_EXERCISE TASK:_
The lines to be extracted run from the start of the listing through the line containing "LEVEL_A, LEVEL_B = 2, 3"; copy them exactly and nothing else.

A block of data
□ □ □
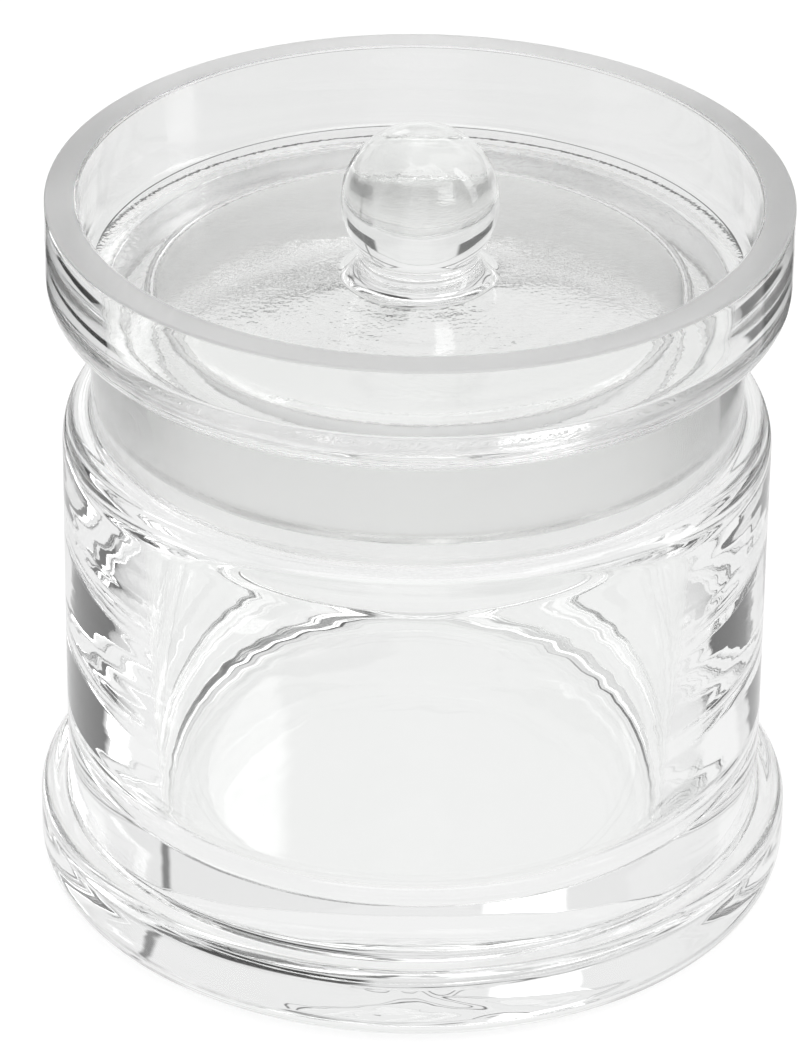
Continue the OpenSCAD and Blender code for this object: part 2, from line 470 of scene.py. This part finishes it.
# %% Floor
FLOOR_DROP_MM, FLOOR_HALF_M = 0.1, 3.0
corners = [(-1, -1), (1, -1), (1, 1), (-1, 1)]
floor_mesh = bpy.data.meshes.new("floor")
floor_mesh.from_pydata([(x * FLOOR_HALF_M, y * FLOOR_HALF_M, -FLOOR_DROP_MM * MM) for x, y in corners],
                       [], [(0, 1, 2, 3)])
floor = bpy.data.objects.new("floor", floor_mesh)
bpy.context.scene.collection.objects.link(floor)
print("floor", 2 * FLOOR_HALF_M, "m square")

# %% [markdown]
# Paper and room are both one level of light with patches laid over it, so one function lays a patch. It
# multiplies four smooth steps, one for each edge, and blends to the patch's own level by that share.

# %% Patches of light and dark
DEGREE = 180 / math.pi
LEVEL_A, LEVEL_B = 2, 3


def patch(tree, level, measures, ends, softs, own_level):
    """level + share (own_level - level), where share is the product of smooth steps over soft on both
    sides of each end, rising at the low ends and falling at the high ones."""
    share = 1.0
    for measure, (low, high), soft in zip(measures, ends, softs):
        for end, before, after in ((low, 0.0, 1.0), (high, 1.0, 0.0)):
            edge = add(tree, "ShaderNodeMapRange", {
                "interpolation_type": "SMOOTHSTEP", "Value": measure, "From Min": end - soft,
                "From Max": end + soft, "To Min": before, "To Max": after})
            product = add(tree, "ShaderNodeMath", {"operation": "MULTIPLY", 0: edge.outputs[0], 1: share})
            share = product.outputs[0]
    blend = add(tree, "ShaderNodeMix", {"data_type": "FLOAT", "Factor": share, LEVEL_A: level,
                                        LEVEL_B: own_level})
    return blend.outputs[0]


def turn_of(tree, vector):
    """Turn of a vector round Z in degrees, 0 towards the back and positive to the right:
    arctan2(x, y)."""
    parts = add(tree, "ShaderNodeSeparateXYZ", {"Vector": vector})
    turn = add(tree, "ShaderNodeMath", {
        "operation": "ARCTAN2", 0: parts.outputs["X"], 1: parts.outputs["Y"]})
    degrees = add(tree, "ShaderNodeMath", {"operation": "MULTIPLY", 0: turn.outputs[0], 1: DEGREE})
    return degrees.outputs[0]


# %% [markdown]
# For rays through the glass the paper is only a glow, and its level is painted light: a painted pool of
# light, a little brighter close to the jar, as where the light would fall straight on it. Each card is a
# darker patch of that painted glow in bearing and distance, as a card laid on the table in an arc round
# the jar. What the camera sees is a glow plus a grey diffuse part, and that part goes dark under the jar,
# which is its shadow.

# %% White paper with cards on it
PAPER_NEAR, PAPER_FAR, PAPER_SEEN, SHADOW_GREY = 0.90, 0.84, 0.86, 0.25
NEAR_MM, FAR_MM = 80, 120
# West and east end in degrees, near and far end in mm, softness of both, and level of the painted glow
PAINTED_DARK_PATCHES = [
    (-82, -28, 178, 220, 2.0, 5.0, 0.03),
    (28, 62, 160, 250, 2.0, 5.0, 0.10),
    # A thin dark strip painted into the paper's glow behind the jar, 158 to 170 mm from its axis
    (-28, 28, 158, 170, 2.0, 2.0, 0.08),
]
paper = bpy.data.materials.new("white_paper_painted_glow")
paper.use_nodes = True
tree = paper.node_tree
tree.nodes.clear()
place = add(tree, "ShaderNodeTexCoord", {}).outputs["Object"]
length = add(tree, "ShaderNodeVectorMath", {"operation": "LENGTH", 0: place})
reach = add(tree, "ShaderNodeMath", {
    "operation": "MULTIPLY", 0: length.outputs["Value"], 1: 1 / MM}).outputs[0]
bearing = turn_of(tree, place)
level = add(tree, "ShaderNodeMapRange", {
    "interpolation_type": "SMOOTHSTEP", "Value": reach, "From Min": NEAR_MM, "From Max": FAR_MM,
    "To Min": PAPER_NEAR, "To Max": PAPER_FAR}).outputs[0]
for west, east, near, far, soft_turn, soft_reach, grey in PAINTED_DARK_PATCHES:
    level = patch(tree, level, (bearing, reach), ((west, east), (near, far)), (soft_turn, soft_reach), grey)
# Painted light: for rays through the glass the paper glows at this level, brighter near the jar, and no
# lamp lights it
painted_glow = add(tree, "ShaderNodeEmission", {"Strength": level})
seen = add(tree, "ShaderNodeEmission", {"Strength": PAPER_SEEN})
shade = add(tree, "ShaderNodeBsdfDiffuse", {"Color": (SHADOW_GREY, SHADOW_GREY, SHADOW_GREY, 1)})
seen_and_shade = add(tree, "ShaderNodeAddShader", {0: seen.outputs[0], 1: shade.outputs[0]})
path = add(tree, "ShaderNodeLightPath", {})
either = add(tree, "ShaderNodeMixShader", {
    "Fac": path.outputs["Is Camera Ray"], 1: painted_glow.outputs[0], 2: seen_and_shade.outputs[0]})
add(tree, "ShaderNodeOutputMaterial", {"Surface": either.outputs[0]})
floor_mesh.materials.append(paper)
print("paper with", len(PAINTED_DARK_PATCHES), "cards")

# %% [markdown]
# The rest of the studio is far away compared with the jar, so it is the world: a pale room, brighter
# behind the camera and at the sides, with dark gaps between the panels and two soft boxes. Each dark gap
# is a thin line somewhere in the glass. The camera sees plain white.

# %% World
ROOM = 0.82
# West and east end, bottom and top in degrees, softness and level, where a later patch covers an earlier
LIGHTS = [
    (-80, 80, -90, 60, 4, 0.84),
    (-70, 8, 46, 78, 3, 0.74),
    (8, 58, 40, 80, 2, 0.05),
    (112, 190, 46, 76, 2, 2.2),
    (-190, -112, 46, 76, 2, 2.2),
    (-128, -60, 4, 42, 2, 0.92),
    (-128, -58, 42, 74, 2, 0.48),
    (60, 98, 4, 52, 2, 0.95),
    (-165, -120, -2, 42, 2, 0.10),
    (100, 170, -2, 42, 2, 0.10),
    (-190, 190, 78, 95, 2, 0.06),
    (-74, 74, 20, 21.5, 0.7, 0.12),
    (-74, 74, 26.5, 27.7, 0.7, 0.12),
    (-74, 8, 43, 44.6, 0.7, 0.12),
    (-62, -24, -6, 8, 2, 0.12),
    (28, 62, -6, 8, 2, 0.12),
    (38, 40, -90, 40, 0.7, 0.20),
    (84, 97, 2, 46, 1, 4.0),
    (-21, -10, 22, 34, 1, 2.2),
]
world = bpy.data.worlds.new("studio")
bpy.context.scene.world = world
world.use_nodes = True
tree = world.node_tree
tree.nodes.clear()
way = add(tree, "ShaderNodeTexCoord", {}).outputs["Generated"]
azimuth = turn_of(tree, way)
parts = add(tree, "ShaderNodeSeparateXYZ", {"Vector": way})
lift = add(tree, "ShaderNodeMath", {"operation": "ARCSINE", 0: parts.outputs["Z"]})
height = add(tree, "ShaderNodeMath", {"operation": "MULTIPLY", 0: lift.outputs[0], 1: DEGREE}).outputs[0]
glow = ROOM
for west, east, bottom, top, soft, level in LIGHTS:
    glow = patch(tree, glow, (azimuth, height), ((west, east), (bottom, top)), (soft, soft), level)
room = add(tree, "ShaderNodeBackground", {"Strength": glow})
white = add(tree, "ShaderNodeBackground", {"Strength": 1.0})
for background in (room, white):
    background.inputs["Color"].default_value = linear("#FFFFFF")
path = add(tree, "ShaderNodeLightPath", {})
either = add(tree, "ShaderNodeMixShader", {
    "Fac": path.outputs["Is Camera Ray"], 1: room.outputs[0], 2: white.outputs[0]})
add(tree, "ShaderNodeOutputWorld", {"Surface": either.outputs[0]})
print("room with", len(LIGHTS), "patches")

# %% [markdown]
# The camera stands in front of the jar, 30 degrees up, 0.8 m away with a long lens. Its place and lens
# were found by fitting the rim's, the foot's and the knob's outlines to the photograph. It is rolled by
# two thirds of a degree, as the photograph is.

# %% Camera
DISTANCE, ELEVATION, ROLL = 0.8, 29.89, 0.68
FOCAL_PX, FRAME_LONG_PX = 5825, 1056
SENSOR_MM = 36
AIM_Z = 0.05
CLIP_NEAR, CLIP_FAR = 0.05, 20
SIDE_PX, DOWN_PX = 15.8, -0.1
elevation = math.radians(ELEVATION)
camera_data = bpy.data.cameras.new("camera")
camera_data.sensor_width = SENSOR_MM
camera_data.lens = FOCAL_PX * SENSOR_MM / FRAME_LONG_PX
camera_data.clip_start, camera_data.clip_end = CLIP_NEAR, CLIP_FAR
camera = bpy.data.objects.new("camera", camera_data)
bpy.context.scene.collection.objects.link(camera)
roll = Matrix.Rotation(math.radians(ROLL), 3, "Z").to_quaternion()
back_way = Vector((0, -math.cos(elevation), math.sin(elevation)))
turn = back_way.to_track_quat("Z", "Y") @ roll
pixel = DISTANCE / FOCAL_PX
camera.location = Vector((0, 0, AIM_Z)) + back_way * DISTANCE
aim = Vector((0, 0, AIM_Z)) + turn @ Vector((-SIDE_PX * pixel, DOWN_PX * pixel, 0))
look = (camera.location - aim).normalized()
camera.rotation_mode = "QUATERNION"
camera.rotation_quaternion = look.to_track_quat("Z", "Y") @ roll
bpy.context.scene.camera = camera
print("lens", round(camera_data.lens, 1), "mm, camera at", [round(v, 3) for v in camera.location])

# %% [markdown]
# The view transform is Standard, so a colour comes out as written. A ray that enters at the rim can pass
# a dozen glass faces before it leaves, so the bounce limits are raised: with too few, thick glass turns
# black inside.

# %% Render settings that belong to the picture
bpy.context.scene.view_settings.view_transform = "Standard"
GLASS_BOUNCES, GLOSSY_BOUNCES = 28, 16
cycles = bpy.context.scene.cycles
cycles.max_bounces = GLASS_BOUNCES
cycles.transmission_bounces = GLASS_BOUNCES
cycles.glossy_bounces = GLOSSY_BOUNCES
print("view transform", bpy.context.scene.view_settings.view_transform)
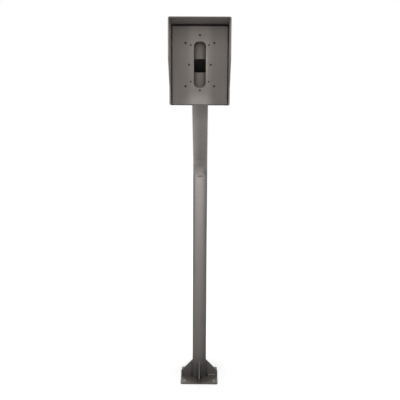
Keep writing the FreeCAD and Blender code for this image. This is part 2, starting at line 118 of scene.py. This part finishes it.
class Shader(Nodes):
    """A material in the part's own coordinates."""

    def __init__(self, name):
        self.material = bpy.data.materials.new(name)
        self.material.use_nodes = True
        super().__init__(self.material.node_tree)
        self.coordinates = self.add("ShaderNodeTexCoord").outputs["Object"]

    def axis(self, name):
        return self.add("ShaderNodeSeparateXYZ", {"Vector": self.coordinates}).outputs[name]

    def vector_math(self, operation, first, second=(0, 0, 0)):
        return self.add("ShaderNodeVectorMath", {0: first, 1: second}, operation=operation).outputs

    def noise(self, scale, stretch=(1, 1, 1), detail=2.0, rough=0.5, offset=(0, 0, 0)):
        """Noise about zero, from -0.5 to 0.5, with features of about 1 / scale metres."""
        mapping = self.add("ShaderNodeMapping", {
            "Vector": self.coordinates, "Scale": stretch, "Location": offset})
        texture = self.add("ShaderNodeTexNoise", {
            "Vector": mapping.outputs[0], "Scale": scale, "Detail": detail, "Roughness": rough})
        return self.math("SUBTRACT", texture.outputs["Fac"], 0.5)

    def ramp(self, source, low, high, to_low=0.0, to_high=1.0, curve="SMOOTHSTEP"):
        limits = {"From Min": low, "From Max": high, "To Min": to_low, "To Max": to_high}
        node = self.add("ShaderNodeMapRange", {"Value": source, **limits}, interpolation_type=curve)
        return node.outputs[0]

    def near(self, point, inner, outer, squash=(1, 1, 1)):
        """1 within inner metres of a point, fading to 0 at outer."""
        shifted = self.vector_math("SUBTRACT", self.coordinates, point)[0]
        scaled = self.vector_math("MULTIPLY", shifted, squash)[0]
        length = self.vector_math("LENGTH", scaled)["Value"]
        return self.ramp(length, inner, outer, 1.0, 0.0)

    def spot(self, mark):
        squash = [1 / length if length else 0 for length in mark.reach]
        return self.near(mark.point, 1.0 - mark.soft, 1.0, squash)

    def band(self, mark):
        x = self.axis("X")
        across = self.math("MULTIPLY", x, mark.side) if mark.side else self.math("ABSOLUTE", x)
        none_below, full_from, full_to, none_above = mark.heights
        mask = self.ramp(across, mark.none_at, mark.full_at)
        mask = self.math("MULTIPLY", mask, self.ramp(self.axis("Z"), none_below, full_from))
        return self.math("MULTIPLY", mask, self.ramp(self.axis("Z"), none_above, full_to))

    def sum(self, total, shares, clamp=False):
        """A start value plus the given share of each texture."""
        for number, (texture, share) in enumerate(shares, 1):
            part = self.math("MULTIPLY", texture, share)
            total = self.math("ADD", total, part, clamp and number == len(shares))
        return total

    def shade(self, tone, mask, gain):
        """A tone that gains this share of itself where the mask is 1."""
        gained = self.math("ADD", 1.0, self.math("MULTIPLY", mask, gain))
        return self.math("MULTIPLY", tone, gained)

    def tinted(self, colour, tint, factor, tone):
        """A colour mixed with its tint by a factor, times a tone."""
        mix = self.add("ShaderNodeMix", {"Factor": factor}, data_type="RGBA")
        shifted = [channel * shift for channel, shift in zip(colour, tint)]
        for key, end in (("A", colour), ("B", shifted)):
            socket = [item for item in mix.inputs if item.name == key and item.type == "RGBA"][0]
            socket.default_value = (*end, 1.0)
        mixed = [item for item in mix.outputs if item.type == "RGBA"][0]
        scaled = self.add("ShaderNodeVectorMath", {0: mixed, "Scale": tone}, operation="SCALE")
        return scaled.outputs[0]

    def finish(self, colour, roughness, height, depth, metallic, bevel=0.0, specular=0.5):
        """Close the material with a bump of height times depth metres, over rounded edges."""
        relief = {"Height": height, "Distance": depth, "Strength": 1.0}
        if bevel:
            relief["Normal"] = self.add("ShaderNodeBevel", {"Radius": bevel}, samples=4).outputs[0]
        bump = self.add("ShaderNodeBump", relief)
        surface = self.add("ShaderNodeBsdfPrincipled", {
            "Base Color": colour, "Roughness": roughness, "Metallic": metallic,
            "Specular IOR Level": specular, "Normal": bump.outputs[0]})
        self.add("ShaderNodeOutputMaterial", {"Surface": surface.outputs[0]})
        return self.material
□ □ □
_ANSWER IN FULL:_
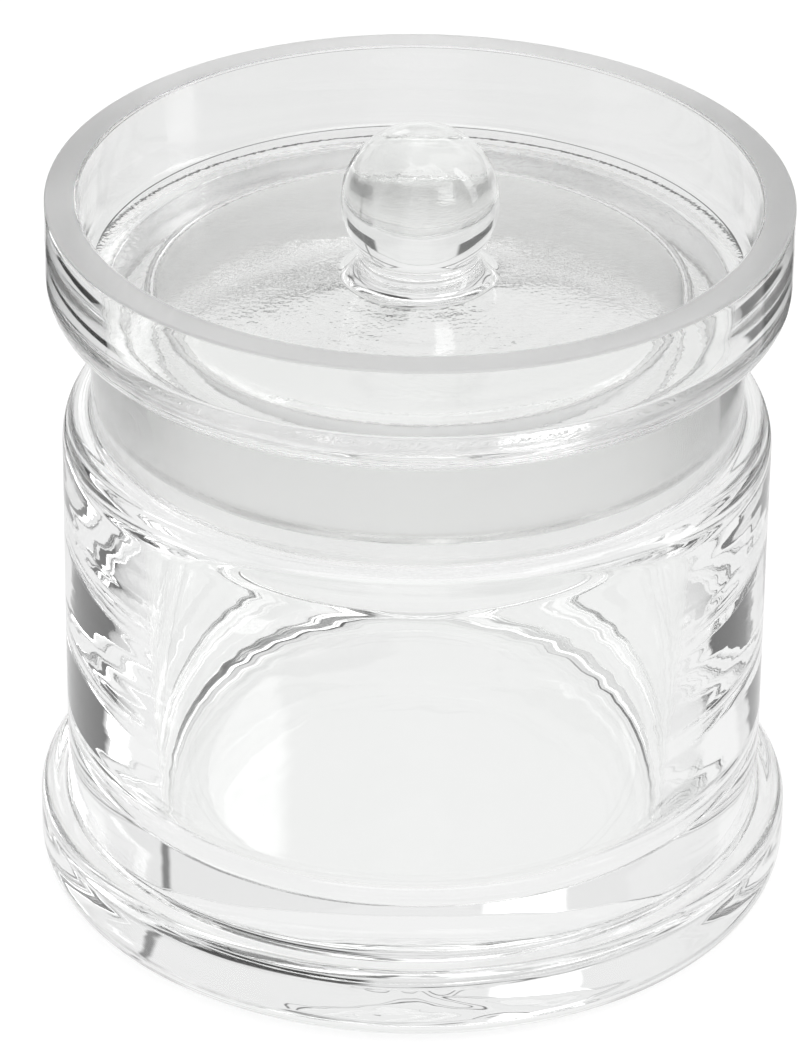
Continue the OpenSCAD and Blender code for this object: part 2, from line 470 of scene.py. This part finishes it.
# %% Floor
FLOOR_DROP_MM, FLOOR_HALF_M = 0.1, 3.0
corners = [(-1, -1), (1, -1), (1, 1), (-1, 1)]
floor_mesh = bpy.data.meshes.new("floor")
floor_mesh.from_pydata([(x * FLOOR_HALF_M, y * FLOOR_HALF_M, -FLOOR_DROP_MM * MM) for x, y in corners],
                       [], [(0, 1, 2, 3)])
floor = bpy.data.objects.new("floor", floor_mesh)
bpy.context.scene.collection.objects.link(floor)
print("floor", 2 * FLOOR_HALF_M, "m square")

# %% [markdown]
# Paper and room are both one level of light with patches laid over it, so one function lays a patch. It
# multiplies four smooth steps, one for each edge, and blends to the patch's own level by that share.

# %% Patches of light and dark
DEGREE = 180 / math.pi
LEVEL_A, LEVEL_B = 2, 3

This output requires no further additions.